Forest Products Industry News
• Georgia-Pacific plans to buy Fort James in a $7.5 billion cash and stock deal that would create the world’s largest manufacturer of tissue. The combined company would have about $25 billion in annual sales.
Georgia-Pacific would divest 250,000 tons of tissue capacity to avoid potential Justice Department objections. It also would divest some commodity operations to raise cash.
Georgia-Pacific has been adding steadily to its portfolio of retail and away-from-home papers — tissues, napkins, and other products used in businesses and restaurants.
• Bowater, North America’s largest newsprint producer, will acquire the Newsprint South mill in Grenada, Miss. for $370 million in cash. Under the terms of the deal, Bowater will assume $8.9 million in debt. The mill has a production capacity of 250,000 metric tons of newsprint annually.
• Forestry workers and sawmills in northern British Columbia reached a tentative agreement on a new contract, but thousands of other workers in the coastal region still were out on strike.
A new, three-year contract between the Industrial, Wood and Allied Workers union and the northern employers’ bargaining association included raises of 2% each year.
The new agreement was similar to one that was reached earlier between the union and Canfor Corp., which bargained independently from the other northern producers.
The two new pacts should lay the groundwork for resolving disputes with other employers in the coastal and interior regions of the province, the union said.
• One-fourth of the members of the U.S. Senate have called on U.S. trade officials to negotiate for an end to Canadian subsidies to the forest products industry, according to the Coalition for Fair Lumber Imports.
In a letter to the trade officials, senators asked for a report on plans for renegotiating the U.S.-Canadian Softwood Lumber Agreement. They called for “competitive bidding for timber in Canada.”
• Enron North America Corp. plans to buy Garden State Paper Co. for $72 million. Garden State, a subsidiary of Media General, is a recycled newsprint mill in Garfield, N.J.
Enron, a global leader in electricity, natural gas and communications, launched a pulp and paper business in 1998 and provides risk management services to buyers and sellers of pulp and paper products.
• Weyerhaeuser earned an ‘Outstanding Sponsor Achievement’ award from the National Association of Resource Conservation and Development Councils.
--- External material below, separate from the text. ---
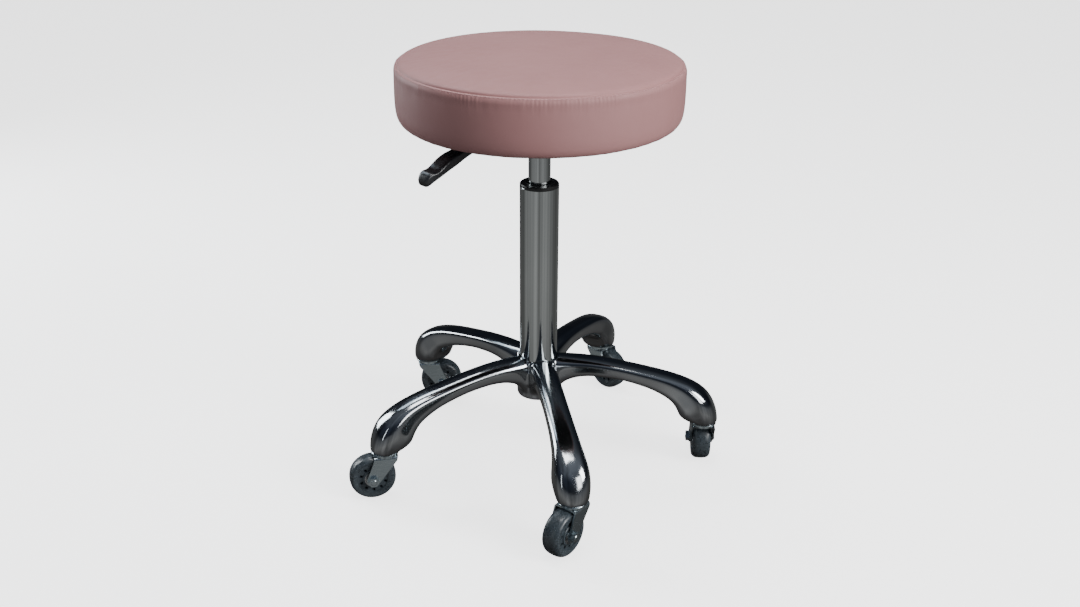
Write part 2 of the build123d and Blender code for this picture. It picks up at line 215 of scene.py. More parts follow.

The award cited Weyerhaeuser’s Oklahoma operations for contributing to the community’s quality of life.
Weyerhaeuser has contributed to public schools, hospitals, libraries, volunteer fire departments, and more, and also donated land to wilderness areas.
• The U.S. Forest Service reversed a decision to log and burn thousands of acres in Idaho between the Lochsa River and the historic Lewis and Clark Trail. An appeal officer stopped the project because of ambiguities in the plan concerning road obliteration and the potential release of sediment into streams.
Environmentalists hailed the decision, although Forest Service officials said they would respond quickly to correct the problems and resubmit the plan.
• Three entertainers made big donations so the Sierra Club and another environmental group could post a $250,000 bond required to block logging of redwoods in Headwater Forest in California. The groups got big contributions from actor James Garner and singers Bonnie Raitt and Don Henley.
A judge had required the bond to offset income losses that may be suffered by Pacific Lumber Co., which is seeking to log about half the 1,000-acre tract.
• Plum Creek Timber Co. plans to buy the timberlands spin-off of Georgia-Pacific in a $3 billion stock transaction. The deal will make Plum Creek the second-largest owner of private timberland.
With the acquisition, Plum Creek will hold 7.9 million acres in 19 states stretching from the Pacific Northwest to the Southeast and New England. Plum Creek will remain based in Seattle.